> _PROBLEM TO SOLVE_:
Give only the number of lines in the data that include the string "frame".

-------

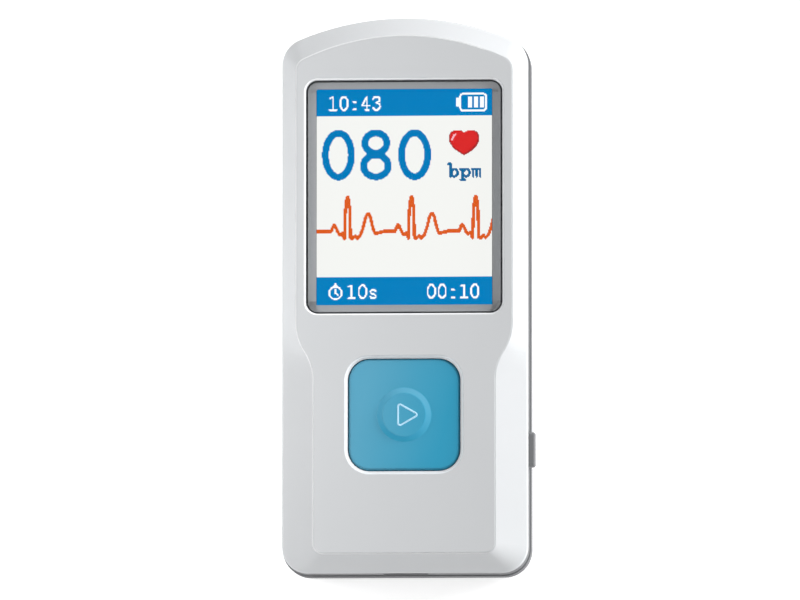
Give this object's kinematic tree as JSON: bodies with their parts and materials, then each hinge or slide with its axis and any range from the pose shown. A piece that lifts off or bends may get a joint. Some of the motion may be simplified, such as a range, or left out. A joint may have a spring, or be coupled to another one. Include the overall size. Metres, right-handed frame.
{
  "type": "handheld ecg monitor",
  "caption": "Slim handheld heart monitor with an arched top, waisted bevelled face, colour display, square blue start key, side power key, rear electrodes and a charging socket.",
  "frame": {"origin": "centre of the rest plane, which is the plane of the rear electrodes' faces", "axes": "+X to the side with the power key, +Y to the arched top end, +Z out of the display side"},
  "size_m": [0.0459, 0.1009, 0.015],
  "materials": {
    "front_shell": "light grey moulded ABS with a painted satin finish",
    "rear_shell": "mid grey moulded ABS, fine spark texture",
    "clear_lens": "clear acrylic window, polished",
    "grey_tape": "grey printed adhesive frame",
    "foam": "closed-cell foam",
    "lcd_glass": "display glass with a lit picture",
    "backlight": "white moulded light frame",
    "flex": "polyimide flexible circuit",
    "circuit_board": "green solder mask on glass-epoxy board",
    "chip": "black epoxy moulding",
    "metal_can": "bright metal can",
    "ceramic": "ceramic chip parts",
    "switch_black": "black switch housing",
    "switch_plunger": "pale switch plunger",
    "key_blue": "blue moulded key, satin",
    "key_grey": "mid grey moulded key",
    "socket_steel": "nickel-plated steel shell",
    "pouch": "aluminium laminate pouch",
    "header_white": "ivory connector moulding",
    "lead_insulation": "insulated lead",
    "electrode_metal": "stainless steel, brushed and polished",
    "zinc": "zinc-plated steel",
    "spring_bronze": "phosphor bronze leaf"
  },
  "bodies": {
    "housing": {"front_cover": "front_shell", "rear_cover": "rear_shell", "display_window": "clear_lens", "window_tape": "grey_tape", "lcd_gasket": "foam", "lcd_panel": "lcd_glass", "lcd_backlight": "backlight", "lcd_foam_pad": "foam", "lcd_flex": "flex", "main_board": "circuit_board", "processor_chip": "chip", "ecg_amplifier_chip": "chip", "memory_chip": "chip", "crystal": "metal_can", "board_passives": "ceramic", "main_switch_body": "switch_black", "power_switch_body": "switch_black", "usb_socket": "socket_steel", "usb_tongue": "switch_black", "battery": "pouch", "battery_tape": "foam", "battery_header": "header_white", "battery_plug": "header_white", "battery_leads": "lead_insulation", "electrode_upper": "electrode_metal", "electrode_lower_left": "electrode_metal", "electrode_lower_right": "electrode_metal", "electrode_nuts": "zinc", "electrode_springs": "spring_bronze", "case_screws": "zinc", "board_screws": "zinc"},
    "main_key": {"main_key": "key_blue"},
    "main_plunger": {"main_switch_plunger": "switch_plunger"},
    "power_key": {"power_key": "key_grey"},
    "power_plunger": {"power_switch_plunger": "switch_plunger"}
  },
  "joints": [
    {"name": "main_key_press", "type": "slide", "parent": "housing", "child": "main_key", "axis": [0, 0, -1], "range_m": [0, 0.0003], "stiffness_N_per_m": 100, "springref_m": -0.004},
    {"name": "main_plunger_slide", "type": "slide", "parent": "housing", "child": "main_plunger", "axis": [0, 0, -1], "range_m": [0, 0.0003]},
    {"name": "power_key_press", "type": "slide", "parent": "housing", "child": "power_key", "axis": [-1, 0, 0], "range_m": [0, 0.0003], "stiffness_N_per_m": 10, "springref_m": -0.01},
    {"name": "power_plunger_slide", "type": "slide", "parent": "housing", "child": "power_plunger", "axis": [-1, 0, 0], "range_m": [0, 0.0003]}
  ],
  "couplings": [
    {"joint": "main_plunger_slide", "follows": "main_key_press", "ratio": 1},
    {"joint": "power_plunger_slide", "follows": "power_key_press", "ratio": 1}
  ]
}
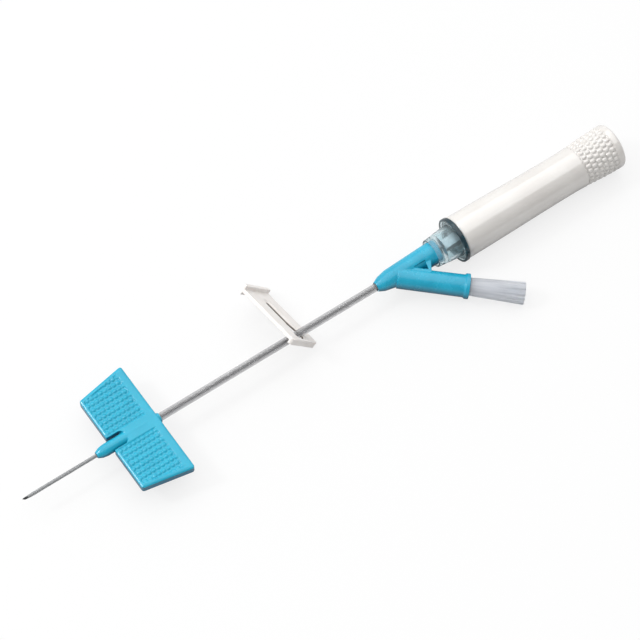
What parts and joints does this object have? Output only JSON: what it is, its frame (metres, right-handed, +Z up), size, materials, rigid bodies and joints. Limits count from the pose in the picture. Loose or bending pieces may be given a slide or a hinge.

-------

> _RESPONSE FOR THIS EXERCISE_:
5